As Mr. Neft describes, “once you can set type electronically, it changes what you can do with a big database book because you can build a database and then write the software for the formats, and never have to set type or proofread.”

Having this technology changed print forever.

Fast forward to 1967. David Neft is charged with heading a committee of researchers tasked with building baseball’s first, most comprehensive encyclopedia. They decide to divide baseball into four groups, by years, built around official sheets.

According to Mr. Neft, “baseball official sheets started in 1903 in the National League and 1905 in the American League.” Before that, there was nothing.

The four groups were:

  1. Baseball before official sheets
  2. The start of official sheets through 1919
  3. 1920 – 1945
  4. 1946-1968

Official sheets were kept by the official scorer before being sent to those in charge of the stats in each league. At the time, official sheets were controlled by the two leagues, not MLB. Mr. Neft and his team were able to obtain official sheets by reviewing microfilm copies at the Baseball Hall of Fame in Cooperstown.

Mr. Neft and his committee started with the easiest of the groups, 1946-1968 and 1920-1945. They entered into a database the official sheets from group three and four (above) using a double entry bookkeeping system. “So, for any game, hits given up by the pitchers has to equal hits made by the batters,” Mr. Neft explained. They’d use this system to write software to detect if there were any errors that might be caused by faulty data entry or caused by a mistake in the official sheets.

The periods before 1920 would be tricky. According to Mr. Neft, “certain statistics that we consider integral to the game, like RBI’s, didn’t come into the official records until 1920.” So, groups one and two would pose more problems when collecting data.

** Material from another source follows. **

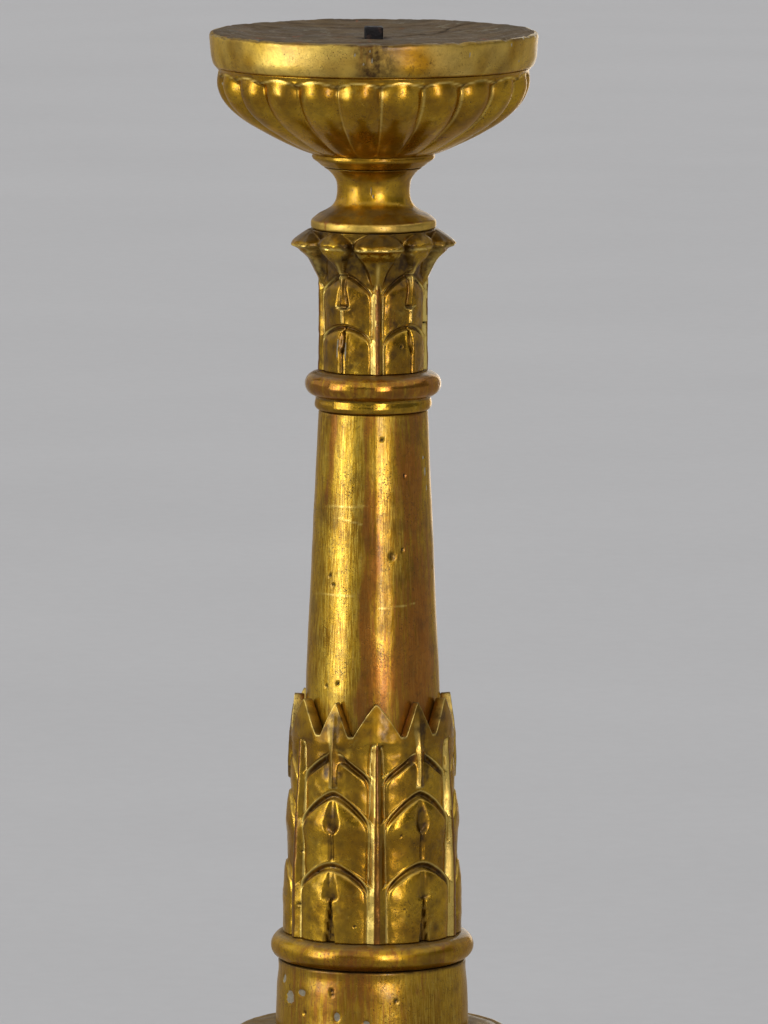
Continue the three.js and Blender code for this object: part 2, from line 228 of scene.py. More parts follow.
def piece(name, node, points, faces, masks, materials):
    """Piece from points about the spindle axis, with its marks of age and of painted light and shade, in
    place of a CAD node.
    """
    obj = smooth_mesh(name, ((points + AXIS) * MM).tolist(), faces, materials)
    for key, values in masks.items():
        attribute = obj.data.attributes.new(key, "FLOAT", "POINT")
        attribute.data.foreach_set("value", np.asarray(values, np.float32))
    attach(obj, ROOT)
    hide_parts(node)
    return obj


def grid_faces(rows, columns):
    """Four-cornered faces between the points of a grid that goes right round."""
    row = np.arange(rows - 1)[:, None] * columns
    column = np.arange(columns)[None]
    beside = (column + 1) % columns
    quads = [row + column, row + beside, row + columns + beside, row + columns + column]
    return np.stack(quads, -1).reshape(-1, 4).tolist()


def revolved(name, node, grid, materials=None, row_slots=None, points=None):
    """Closed piece from a grid, with a cap on each end. row_slots gives each row's material."""
    rows, columns = grid.radius.shape
    points = grid.points() if points is None else points
    flat = np.vstack([points.reshape(-1, 3), points[0].mean(0), points[-1].mean(0)])
    here = np.arange(columns)
    beside = (here + 1) % columns
    middle, last = here * 0 + rows * columns, (rows - 1) * columns
    faces = grid_faces(rows, columns) + np.stack([middle, beside, here], 1).tolist()
    faces += np.stack([last + here, last + beside, middle + 1], 1).tolist()
    flat_masks = {key: values.ravel() for key, values in grid.masks.items()}
    masks = {key: np.concatenate([values, values[:1], values[-1:]]) for key, values in flat_masks.items()}
    obj = piece(name, node, flat, faces, masks, materials or [GILT])
    if row_slots is not None:
        face_slots = np.repeat([*row_slots[:-1], row_slots[0], row_slots[-1]], columns)
        obj.data.polygons.foreach_set("material_index", face_slots.tolist())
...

“From the start of official sheets through 1919,” Mr. Neft said, “we entered the official sheets, but there was a tremendous amount of information that was not on the official sheets.” RBI’s, batter strikeouts, double plays, even earned runs didn’t start until 1913 among many others.

Mr. Neft and his team had to dig deeper and look beyond the official sheets.

The Search for Baseball History

To collect missing information in group two, the start of official sheets through 1919, Mr. Neft’s committee created entry forms and then spread out across the US in search for missing data. They’d use the newspapers of the home team and the away team, checking and double checking that they had written the correct information on their entry forms.

The committee would then return and enter this information into the computer.

As predicted, the most difficult of the groups was group one, baseball before official sheets. “For that period, we had a variety of methods,” Mr. Neft said. Luckily, according to Mr. Neft, “John Tattersall from Philadelphia had a hobby of doing two things regarding baseball.” Mr. Neft continues, “He kept a log of every home run ever hit in MLB and he had a collection of newspapers from 1876 through 1900 for the National League.”

Mr. Tattersall pretty much produced stats for the National League for those years. “We augmented stuff from newspapers and changed some things according to decisions of organized baseball,” Neft said.

To collect the rest of the stats, Mr. Neft and his committee did everything from scratch. At the time, with no TV and no radio, newspapers were the source of information. Fortunately, newspapers would publish a “Sports Final Edition” every evening which included the play-by-play for that afternoon’s baseball game. “Where nobody published the play-by-play,” Mr. Neft explained, “there was always at minimum an explanation how all the runs were scored.”

It took two years for Neft and his committee to collect all of this data. While it was labor intensive, part of the difficulty comes when the public is made aware of some changes to the history they’ve come to know and love.